Data block —
**********
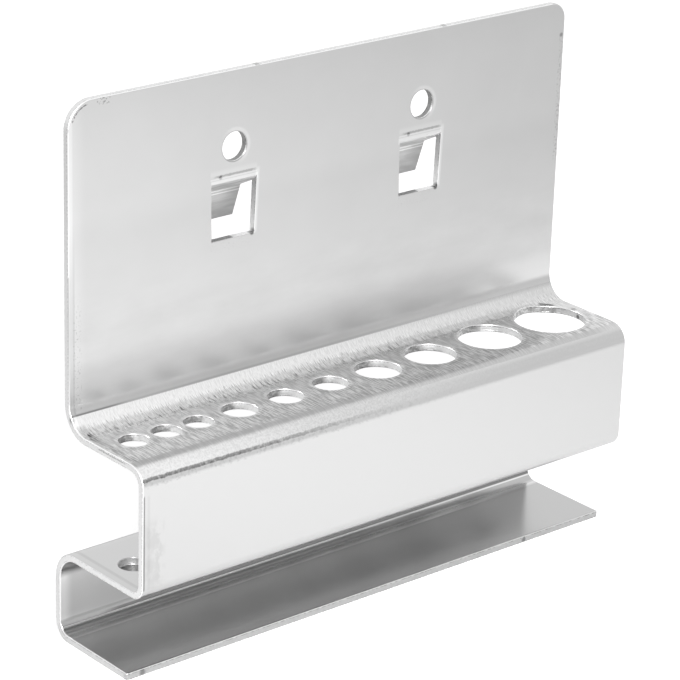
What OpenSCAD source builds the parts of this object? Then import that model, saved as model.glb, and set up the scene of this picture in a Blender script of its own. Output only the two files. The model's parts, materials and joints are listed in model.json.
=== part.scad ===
// Socket organizer for a perforated panel, folded from one length of sheet steel.
// The origin is midway between the two screw holes, on the back plate's rear face.
// X runs along the organizer, Y back towards the panel, Z up.

/* [Sheet] */
// Thickness of the sheet
sheet_t = 1.25; // [1:0.05:1.5]
// Length from end to end
sheet_l = 100; // [70:1:150]

/* [Side profile] */
// Height from the ledge's underside to the top of the back plate
overall_h = 87.8; // [80:0.1:120]
// Depth from the front face to the back plate's rear face
front_d = 20; // [18:0.1:26]
// Height of the shelf's top face above the ledge's underside
shelf_h = 36.4; // [30:0.1:42]
// Height of the guide web's underside above the ledge's underside
web_h = 14.5; // [10:0.1:18]
// Distance that the rear wall stands behind the back plate
wall_step = 2.7; // [0:0.1:5]
// Distance from the back plate's rear face forward to the ledge's front edge
ledge_d = 16.1; // [10:0.1:20]

/* [Bends] */
// Inner radius between the back plate and the shelf
root_r = 4; // [2:0.1:5]
// Inner radius between the shelf and the front face
nose_r = 2; // [1:0.1:3]
// Inner radius between the front face and the guide web
chin_r = 1.5; // [1:0.1:3]
// Inner radius between the guide web and the rear wall
shoulder_r = 4; // [2:0.1:5]
// Inner radius between the rear wall and the ledge
heel_r = 2; // [1:0.1:3]

/* [Back plate] */
// Radius of the plate's top left corner
left_corner_r = 4.5; // [1:0.1:10]
// Radius of the plate's top right corner
right_corner_r = 3; // [1:0.1:10]
// Diameter of the screw holes
screw_d = 4.7; // [3:0.1:6]
// Distance between the screw holes, and between the hooks below them
panel_pitch = 38; // [25:0.1:50]
// Distance from the plate's top edge down to the screw holes
screw_drop = 12.2; // [8:0.1:14]

/* [Hooks] */
// Distance from the screw holes down to the bend where the hooks leave the plate
hook_drop = 4.9; // [4:0.1:8]
// Height of the window that each hook's tab was cut from
window_h = 9.8; // [8:0.1:12]
// Width of the window, and of the tab bent out of it, at the bend
hook_w = 9; // [6:0.1:10]
// Width of the window, and of the tab, at the far end
hook_tip_w = 8.3; // [5:0.1:9]
// Length of the tab along the middle of the sheet, round its bends
tab_l = 10.6; // [9:0.1:12]
// Angle of the first bend, away from the plate
hook_out = 63; // [51:3:69]
// Angle that is left between the tab's end and the plate after the second bend
hook_lean = 17; // [5:4:29]
// Length of the flat between the hook's two bends
hook_reach = 3; // [1:0.1:3.5]
// Inner radius of both bends of the hook
hook_r = 0.5; // [0.3:0.1:1]

/* [Tool holes] */
// Distance from the front face back to the line of the holes
row_d = 10; // [9:0.1:11]
// Distance from the left end to the first hole
first_x = 5.7; // [4:0.1:8]
// Diameter of the three small holes
small_d = 4.8; // [3:0.1:5.2]
// Spacing of the three small holes
small_pitch = 6.1; // [5.8:0.1:8]
// Spacing from the last small hole to the first middle hole
middle_gap = 8; // [7:0.1:10]
// Diameter of the three middle holes
middle_d = 5.8; // [5:0.1:7]
// Spacing of the three middle holes
middle_pitch = 9.1; // [8:0.1:10]
// Spacing from the last middle hole to the seventh hole
seventh_gap = 9.9; // [9:0.1:12]
// Diameter of the seventh hole
seventh_d = 7.7; // [7:0.1:9]
// Spacing from the seventh hole to the eighth
eighth_gap = 11.1; // [10:0.1:13]
// Diameter of the eighth hole
eighth_d = 8.7; // [8:0.1:10]
// Spacing from the eighth hole to the ninth
ninth_gap = 13.1; // [12:0.1:15]
// Diameter of the ninth hole
ninth_d = 10.8; // [9:0.1:12]
// Spacing from the ninth hole to the tenth
tenth_gap = 13.6; // [13:0.1:16]
// Diameter of the tenth hole
tenth_d = 12.1; // [11:0.1:13]

/* [Hidden] */
$fn = 96;
zinc = [0.80, 0.81, 0.82];
cut = 1;

// Flat lengths between the bends, from the plate's top edge to the ledge's front edge.
plate_flat = overall_h - shelf_h - root_r;
shelf_flat = front_d - root_r - nose_r - 2 * sheet_t;
face_flat = shelf_h - web_h - nose_r - chin_r - 2 * sheet_t;
web_flat = front_d + wall_step - chin_r - shoulder_r - 2 * sheet_t;
wall_flat = web_h - shoulder_r - heel_r - sheet_t;
ledge_flat = ledge_d + wall_step - heel_r - sheet_t;

// Each fold is a flat length, the turn after it and that bend's inner radius; + turns left.
body_folds = [
    [plate_flat, -90, root_r],
    [shelf_flat, 90, nose_r],
    [face_flat, 90, chin_r],
    [web_flat, -90, shoulder_r],
    [wall_flat, -90, heel_r],
    [ledge_flat, 0, 0],
];

// What the tab's two bends and the flat between them leave of its length.
hook_mid_r = hook_r + sheet_t / 2;
hook_back = hook_out - hook_lean;
hook_end = tab_l - hook_reach - hook_mid_r * (hook_out + hook_back) * PI / 180;
hook_folds = [
    [cut, hook_out, hook_r],
    [hook_reach, -hook_back, hook_r],
    [hook_end, 0, 0],
];
hook_fall = hook_mid_r * (2 * sin(hook_out) - sin(hook_lean))
    + hook_reach * cos(hook_out) + hook_end * cos(hook_lean);

// Places measured from the left end, the plate's rear face and the ledge's underside.
screw_z = overall_h - screw_drop;
window_top = screw_z - hook_drop;
hook_x = [for (side = [-1, 1]) sheet_l / 2 + side * panel_pitch / 2];

hole_d = [small_d, small_d, small_d, middle_d, middle_d, middle_d,
          seventh_d, eighth_d, ninth_d, tenth_d];
hole_gap = [first_x, small_pitch, small_pitch, middle_gap, middle_pitch, middle_pitch,
            seventh_gap, eighth_gap, ninth_gap, tenth_gap];
function hole_x(i) = i < 0 ? 0 : hole_x(i - 1) + hole_gap[i];

// A wedge of a ring, on the outside of a bend, from the +X axis round to the angle.
module bend_sector(r, angle) {
    reach = r + sheet_t + cut;
    intersection() {
        difference() {
            circle(r + sheet_t);
            circle(r);
        }
        translate([-reach, 0])
            square([2 * reach, reach]);
        rotate(angle)
            translate([-reach, -reach])
                square([2 * reach, reach]);
    }
}

// The side view of a folded strip, which starts at the origin and sets off along +Y.
module folded_strip(folds, i = 0) {
    flat = folds[i][0];
    turn = folds[i][1];
    r = folds[i][2];
    mid_r = r + sheet_t / 2;
    side = sign(turn);
    if (flat > 0)
        translate([-sheet_t / 2, 0])
            square([sheet_t, flat]);
    if (turn != 0)
        translate([-side * mid_r, flat]) {
            mirror([side < 0 ? 1 : 0, 0])
                bend_sector(r, abs(turn));
            rotate(turn)
                translate([side * mid_r, 0])
                    folded_strip(folds, i + 1);
        }
}

// Stands a side view up, with its X along Y and its Y along Z, and draws it out along X.
module along_x(length) {
    rotate([90, 0, 90])
        linear_extrude(length)
            children();
}

// Stands a front view up and draws it out backwards from y to y + depth.
module through_y(y, depth) {
    translate([0, y + depth, 0])
        rotate([90, 0, 0])
            linear_extrude(depth)
                children();
}

// The waste outside a round corner, with the corner at the origin and the plate at +X.
module corner_waste(r) {
    difference() {
        translate([-cut, -r])
            square([r + cut, r + cut]);
        translate([r, -r])
            circle(r);
    }
}

// The outline of a hook's tab, hanging from the middle of its bend line.
module tab_outline(fall) {
    polygon([[-hook_w / 2, 0], [hook_w / 2, 0], [hook_tip_w / 2, -fall], [-hook_tip_w / 2, -fall]]);
}

// The bent tab, with a short stretch of the plate above its bend line.
module hook() {
    intersection() {
        translate([-hook_w / 2, 0, 0])
            along_x(hook_w)
                translate([-sheet_t / 2, cut])
                    rotate(180)
                        folded_strip(hook_folds);
        through_y(-sheet_t - cut, tab_l + 2 * cut) {
            tab_outline(hook_fall);
            translate([-hook_w / 2, 0])
                square([hook_w, cut]);
        }
    }
}

module plate_cuts() {
    through_y(-sheet_t - cut, sheet_t + 2 * cut) {
        for (x = hook_x) {
            translate([x, screw_z])
                circle(d = screw_d);
            translate([x, window_top])
                tab_outline(window_h);
        }
        translate([0, overall_h])
            corner_waste(left_corner_r);
        translate([sheet_l, overall_h])
            mirror([1, 0])
                corner_waste(right_corner_r);
    }
}

// Each hole goes down through the shelf and the guide web below it.
module tool_holes() {
    for (i = [0 : len(hole_d) - 1])
        if (hole_x(i) + hole_d[i] / 2 + sheet_t < sheet_l)
            translate([hole_x(i), row_d - front_d, web_h - cut])
                cylinder(h = shelf_h + root_r - web_h + cut, d = hole_d[i]);
}

module folded_sheet() {
    color(zinc)
        translate([-sheet_l / 2, 0, -screw_z]) {
            difference() {
                along_x(sheet_l)
                    translate([-sheet_t / 2, overall_h])
                        rotate(180)
                            folded_strip(body_folds);
                plate_cuts();
                tool_holes();
            }
            for (x = hook_x)
                translate([x, 0, window_top])
                    hook();
        }
}

folded_sheet();
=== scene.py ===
import json
import math

import bmesh
import bpy
from bpy.props import FloatProperty, FloatVectorProperty, IntProperty, PointerProperty
from mathutils import Matrix, Vector


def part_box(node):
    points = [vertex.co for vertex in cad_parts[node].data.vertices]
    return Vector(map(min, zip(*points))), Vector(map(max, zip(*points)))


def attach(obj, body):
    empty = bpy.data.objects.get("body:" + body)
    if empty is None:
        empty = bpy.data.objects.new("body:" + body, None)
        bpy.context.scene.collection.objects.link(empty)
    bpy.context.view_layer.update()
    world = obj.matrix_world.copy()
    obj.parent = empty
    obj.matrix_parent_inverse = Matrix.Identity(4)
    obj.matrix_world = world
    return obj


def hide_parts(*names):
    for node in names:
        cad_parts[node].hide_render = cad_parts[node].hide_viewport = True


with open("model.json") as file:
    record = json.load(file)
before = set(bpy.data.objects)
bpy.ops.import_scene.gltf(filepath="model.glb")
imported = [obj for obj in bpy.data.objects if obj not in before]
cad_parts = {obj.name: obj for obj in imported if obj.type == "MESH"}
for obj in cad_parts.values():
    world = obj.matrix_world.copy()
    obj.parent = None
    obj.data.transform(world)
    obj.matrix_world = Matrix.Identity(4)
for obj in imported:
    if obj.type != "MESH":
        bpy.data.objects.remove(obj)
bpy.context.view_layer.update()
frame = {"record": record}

bl_info = {
    "name": "Socket organizer",
    "version": (1, 0, 0),
    "blender": (4, 5, 0),
    "location": "View3D > Sidebar > Organizer",
    "description": "Folds a sheet-metal socket organizer for a perforated panel, and lights it",
    "category": "Add Mesh",
}

PLATE_LOW, PLATE_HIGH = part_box("folded_sheet")
MOUNTS = {mount["name"]: mount for mount in frame["record"]["mounts"]}
SCREWS = MOUNTS["screw_holes"]
TOOL_HOLES = [mount for name, mount in MOUNTS.items() if name.startswith("tool_hole")]
MM = 0.001
PART = "folded_sheet_zinc"

# In metres: how close two numbers are that count as the same, and two vertices that are merged.
SLACK = 1e-5
MERGE = 1e-6

# The plain metal, before any mark.
ZINC_TONE, ZINC_ROUGHNESS = 0.62, 0.28
CUT_TONE, CUT_ROUGHNESS = 0.97, 0.36

# The pattern on the cut edges: how far a bend's arc reaches to each side of its middle, as a
# cosine, and the distance in millimetres that puts a point out of an arc's reach.
HALF_BEND_FACING = math.cos(math.radians(46))
OUT_OF_REACH = 10.0

# In tool holes under this radius, in millimetres, the dark part of the wall is longer.
SMALL_HOLE_RADIUS = 2.5


def millimetres(value, about, low=0.0, high=200.0):
    """A length that is written in millimetres and kept in metres."""
    return FloatProperty(name=about, description=about, default=value * MM,
                         min=low * MM, max=high * MM, unit="LENGTH", precision=5)


def degrees(value, about, low=-180.0, high=180.0):
    """An angle that is written in degrees and kept in radians."""
    return FloatProperty(name=about, description=about, default=math.radians(value),
                         min=math.radians(low), max=math.radians(high), unit="ROTATION")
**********
Exercise details — From the line with "color(zinc)" through the line with "imported = [obj", set down every line exactly and nothing besides.

Response —
    color(zinc)
        translate([-sheet_l / 2, 0, -screw_z]) {
            difference() {
                along_x(sheet_l)
                    translate([-sheet_t / 2, overall_h])
                        rotate(180)
                            folded_strip(body_folds);
                plate_cuts();
                tool_holes();
            }
            for (x = hook_x)
                translate([x, 0, window_top])
                    hook();
        }
}

folded_sheet();
=== scene.py ===
import json
import math

import bmesh
import bpy
from bpy.props import FloatProperty, FloatVectorProperty, IntProperty, PointerProperty
from mathutils import Matrix, Vector


def part_box(node):
    points = [vertex.co for vertex in cad_parts[node].data.vertices]
    return Vector(map(min, zip(*points))), Vector(map(max, zip(*points)))


def attach(obj, body):
    empty = bpy.data.objects.get("body:" + body)
    if empty is None:
        empty = bpy.data.objects.new("body:" + body, None)
        bpy.context.scene.collection.objects.link(empty)
    bpy.context.view_layer.update()
    world = obj.matrix_world.copy()
    obj.parent = empty
    obj.matrix_parent_inverse = Matrix.Identity(4)
    obj.matrix_world = world
    return obj


def hide_parts(*names):
    for node in names:
        cad_parts[node].hide_render = cad_parts[node].hide_viewport = True


with open("model.json") as file:
    record = json.load(file)
before = set(bpy.data.objects)
bpy.ops.import_scene.gltf(filepath="model.glb")
imported = [obj for obj in bpy.data.objects if obj not in before]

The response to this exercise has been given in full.